Here we show you how to create a reset button to toggle back all these user inputs to the defaults. We can create a button that when pressed does something by using the function actionButton(). We just need to give it an inputId and a label. We can also include an icon with the icon() function. The function connects to the Font Awesome Library and Glyphicons Library. Use ?icon to check how you can see a lists of available icons.

# Reset Button
actionButton(inputId = "reset", 
             label   = "Reset", 
             icon    = icon("sync"))

To trigger a reaction when the button is pressed, we use the function observeEvent(). It responds to “events” (e.g. Button Clicks). The response goes to the handlerExpr argument and the inputId to the eventExpr argument.

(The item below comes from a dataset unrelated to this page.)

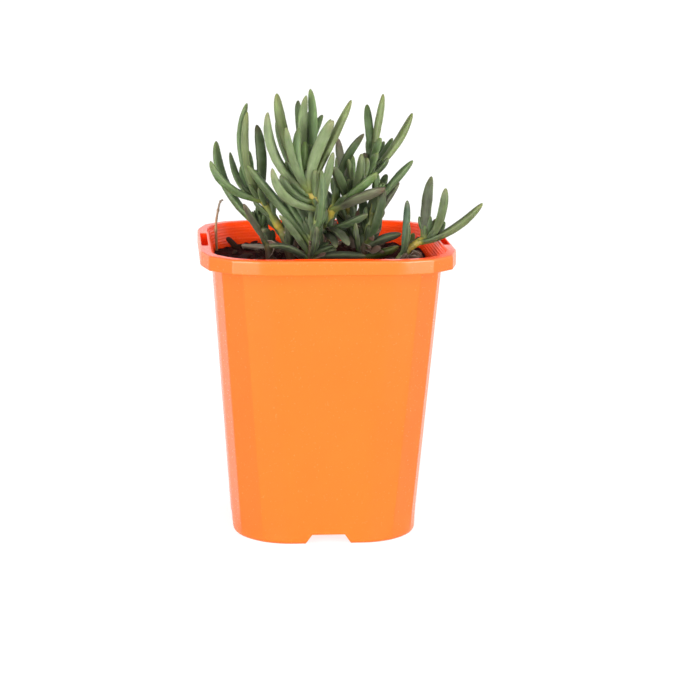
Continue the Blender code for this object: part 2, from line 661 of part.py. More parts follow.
def build_soil(collection, cutters):
    """Potting mix with an uneven top, bark chips in it, and a plain hole for each stem."""
    work = bmesh.new()
    bmesh.ops.create_grid(work, x_segments=SOIL_CELLS, y_segments=SOIL_CELLS, size=RIM_HALF)
    for vert in work.verts:
        vert.co.z = soil_height(vert.co.x, vert.co.y)
    raised = bmesh.ops.extrude_face_region(work, geom=list(work.faces))
    for vert in (item for item in raised["geom"] if isinstance(item, bmesh.types.BMVert)):
        vert.co.z = -POT_HEIGHT
    bmesh.ops.recalc_face_normals(work, faces=work.faces)
    bmesh.ops.scale(work, verts=work.verts, vec=Vector((MM, MM, MM)))
    mesh = bpy.data.meshes.new("ground")
    work.to_mesh(mesh)
    work.free()
    ground = hide_cutter(add_object("ground", mesh, cutters))

    soil = add_object("potting_mix", loft("potting_mix", soil_rings()), collection)
    boolean(soil, "INTERSECT", cutter=ground)

    holes = []
    openings = make_collection("soil_openings")
    channel_bars(WALL + GAP, openings)
    stems = [(stem_points(shoot.stem)[:4], STEM_RADIUS) for shoot in SHOOTS] + [(TWIG_PATH[:3], TWIG_RADIUS)]
    for number, (points, radius) in enumerate(stems):
        path = smooth_path(points, STEM_STEPS)
        path = path[path[:, 2] < SOIL_TOP + HOLE_OVER_SOIL]
        path = np.vstack([path[0] + (path[0] - path[1]) * 0.3, path])
        tube(f"hole_{number}", path, [radius + 1.5 * GAP] * len(path), openings)
        near = path[np.argmin(abs(path[:, 2] - SOIL_Z))]
        holes.append((near[0], near[1]))
    boolean(soil, "DIFFERENCE", collection=openings)
    drop_collection(openings)

    chips = make_collection("chips")
    rng = random.Random(CHIP_SEED + 1)
    lying = FALLEN_LEAF_LENGTH / 4 * Vector((math.cos(FALLEN_TURN), math.sin(FALLEN_TURN)))
    under_leaf = [tuple(Vector(FALLEN_LEAF_FOOT) + k * lying) for k in range(5)]
    for number, (x, y) in enumerate(chip_places(holes + under_leaf + [STANDING_CHIP])):
        add_object(f"chip_{number}", chip_mesh(f"chip_{number}", x, y, rng), chips)
    add_object("standing_chip", chip_mesh("standing_chip", *STANDING_CHIP, rng, standing=True), chips)
    boolean(soil, "UNION", collection=chips, solver="MANIFOLD")
    drop_collection(chips)
    keep_largest_body(soil)
    soil.data.materials.clear()
    soil.data.materials.append(make_material("potting_mix", (0.035, 0.022, 0.016), 0.95))
    return soil


def build_twig(collection):
    path = smooth_path(TWIG_PATH, STEM_STEPS)
    twig = tube("dry_twig", path, [TWIG_RADIUS] * len(path), collection)
    twig.data.materials.append(make_material("dry_twig", (0.36, 0.27, 0.2), 0.85))
    return twig


def build_fallen_leaf(collection):
    """A dry leaf that lies on the mix."""
    x, y = FALLEN_LEAF_FOOT
    leaf = Leaf(0, FALLEN_LEAF_HEADING, 3, -6, FALLEN_LEAF_LENGTH, FALLEN_LEAF_WIDTH)
    under = [soil_height(x + s * math.cos(FALLEN_TURN), y + s * math.sin(FALLEN_TURN))
             for s in range(FALLEN_LEAF_LENGTH + 1)]
    height = max(under) + FALLEN_LEAF_WIDTH * LEAF_THICKNESS / 2 + GAP - FALLEN_LEAF_SETTLED
    root = np.array([x, y, height])
    mesh = leaf_mesh("fallen_leaf", root, leaf)
    return add_object("fallen_leaf", mesh, collection, make_material("dead_leaf", (0.3, 0.27, 0.22), 0.8))


def main():
    clear_scene()
    plant = make_collection("potted_ice_plant")
    cutters = make_collection("cutters")
    build_pot(plant, cutters)
    build_soil(plant, cutters)
    for shoot in SHOOTS:
        build_shoot(shoot, plant)
    build_twig(plant)
    build_fallen_leaf(plant)


main()
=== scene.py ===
"""The looks of an ice plant in a square orange plastic pot.

Lengths are in millimetres until a mesh is made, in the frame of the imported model: +X to the right,
+Y to the back, +Z up, and the origin in the middle of the pot's base. Each new piece is a surface
over two parameters, worked out as whole arrays, with its place in its mesh.
"""
import json
import math
import random
from collections import namedtuple

import bmesh
import bpy
import numpy as np
from mathutils import Euler, Matrix, Vector

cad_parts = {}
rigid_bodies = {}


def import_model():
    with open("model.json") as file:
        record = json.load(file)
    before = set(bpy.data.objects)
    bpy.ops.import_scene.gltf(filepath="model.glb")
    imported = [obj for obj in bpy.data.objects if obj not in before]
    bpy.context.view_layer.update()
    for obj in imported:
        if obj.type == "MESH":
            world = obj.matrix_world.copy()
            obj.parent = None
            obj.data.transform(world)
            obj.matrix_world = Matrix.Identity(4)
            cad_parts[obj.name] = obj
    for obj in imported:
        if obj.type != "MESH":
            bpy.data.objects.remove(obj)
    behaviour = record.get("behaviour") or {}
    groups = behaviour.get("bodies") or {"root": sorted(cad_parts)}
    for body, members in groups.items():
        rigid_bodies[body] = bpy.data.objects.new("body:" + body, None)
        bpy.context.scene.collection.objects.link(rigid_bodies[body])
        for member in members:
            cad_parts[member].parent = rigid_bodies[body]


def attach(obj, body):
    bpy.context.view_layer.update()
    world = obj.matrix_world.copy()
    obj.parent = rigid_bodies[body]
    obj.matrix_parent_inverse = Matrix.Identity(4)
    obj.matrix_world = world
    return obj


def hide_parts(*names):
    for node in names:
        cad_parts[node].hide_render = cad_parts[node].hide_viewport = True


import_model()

MM = 0.001
TURN = 2 * math.pi
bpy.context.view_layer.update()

# Camera, which stands where the photograph was taken from
CAMERA_PLACE = (-66.45, -797.24, 250.99)
CAMERA_AZIMUTH = -5.563
CAMERA_DOWN = 12.70
CAMERA_ROLL = 0.716
SENSOR_WIDTH = 36.0
IMAGE_WIDTH = 700
FOCAL_PIXELS = 2018.4
SEES_TO = 50000.0

# Light. The cove's strength goes from low to top over the height COVE_RISE, where 1 is straight up,
# and is multiplied by a factor that goes from front to back. A lamp stands at each side of the camera.
COVE_LOW = 5.4
COVE_TOP = 0.7
COVE_RISE = 0.8
COVE_FRONT = 1.15
COVE_BACK = 0.3
LAMP_OUT = 850
LAMP_BEFORE = 900
LAMP_UP = 160
LAMP_WIDTH = 900
LAMP_HEIGHT = 260
LAMP_AIM = (0, 0, 90)
LEFT_LAMP_WATTS = 27.0
RIGHT_LAMP_WATTS = 25.5
PAPER_REACH = 9000.0

# Pot
POT_HEIGHT = 116.3
BASE_HALF = 36.8
BASE_CORNER = 22.6
NECK_HALF = 44.8
NECK_CORNER = 21.0
NECK_Z = 110.2
WALL = 1.1
RIM_HALF = 50.0
RIM_CORNER = 23.3
RIM_DEPTH = 5.7
RIM_SKIN = 0.8
RIM_TOP_SKIN = 1.1
RIM_CHAMFER = 0.4
MOUTH_HALF = 46.0
MOUTH_CORNER = 21.2
MOUTH_SHELF = 1.0
LIP_DEPTH = 1.2
LIP_DRAW = 0.2
CORNER_FACETS = 3
FOOT_BLEND = 9.0
CENTRE_HALF = 0.5
SHARP_ANGLE = math.radians(34)
RIB_COUNT = 8
RIB_LEVELS = 8
RIB_PITCH = 1.15
RIB_RELIEF = 0.13
SLOT_LENGTH = 30.0
SLOT_NEAR = 46.5
SLOT_FAR = 49.2
POCKET_NEAR = 44.65
POCKET_LEAN = 1.65
SLOT_PAST = 1.0
CHANNEL_LOW = 18.4
CHANNEL_TOP = 13.0
CHANNEL_DEPTH = 4.0
CHANNEL_INNER_END = 17.0
CHANNEL_PAST = 2.0
ROOF_FROM = 0.3
ROOF_INSIDE = 0.6
DRAIN_RADIUS = 4.0
DRAIN_OUT = 25.0
DRAIN_DEPTH = 8.0
DRAIN_MIDDLE = 5.0

# Potting mix
GAP = 0.3
SOIL_Z = 104.0
SOIL_RISE = 3.0
SOIL_RISE_FROM = -14.0
SOIL_RISE_TO = 16.0
MOUND_HEIGHT = 3.2
MOUND_PLACE = (2.0, 21.0)
MOUND_REACH = 13.0
SOIL_ROUGHNESS = 0.9
CHIP_COUNT = 34
CHIP_SEED = 11
CHIP_LENGTH = (4.5, 8.5)
CHIP_WIDTH = (2.6, 4.6)
CHIP_THICKNESS = (1.4, 2.2)
CHIP_TILT = 0.25
CHIP_FROM_WALL = 6.0
CHIP_CLEAR_OF_STEM = 8.0
CHIP_SPACING = 6.5
CHIP_SINK = 0.1
STANDING_CHIP = (-35.2, 31.5)
STANDING_TILT = 0.9
STANDING_RISE = 0.3
SOIL_AROUND = 420
SOIL_RINGS = 96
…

Every UI Input has an updateInput() function (e.g. sliderInput() has updateSliderInput()). With those functions we can set the input to the default values. The session argument is always session, the inputId argument corresponds to the Id of the object, which we are changing, and the others change the values. You can put the following code underneath the actionButton.

observeEvent(eventExpr = input$reset, handlerExpr = {
  updateCheckboxGroupInput(session  = session, 
                           inputId  = "checkbox_group", 
                           selected = c("marketing", "research", "sales"))
  updateDateRangeInput(session = session, 
                       inputId = "date_range", 
                       start   = "2018-01-01", 
                       end     = today())
  updateSliderInput(session = session, 
                    inputId = "slider_input", 
                    value   = c(40, 60))

That’s it. Now you are ready for your last challenge!



Create a Rmd document, that can generate a pdf and a html output. The generated pdf report should look like this …

… and the html report like this:


Take the flexdashboard, which we have created in this session (with the German map), make it reactive and add shiny components to it. It does not necessarily has to look like the following, but it should have a selection function for the Bike Type (category_1) and for the Bike Family (category_2) and a date range slider. For the bike selection tools, I have used shinyWidgets::checkboxGroupButtons(), shinyWidgets::pickerInput(). Check to see the code. Using the shinyWidgets package is optional, you can also use the built in checkboxes. Use renderPlotly() and plotlyOutput() to plot the map reactively. Don’t forget to put runtime: shiny at the top of the Rmarkdown file.

The other functions, that I have used were: shinyWidgets::radioGroupButtons() and renderValueBox().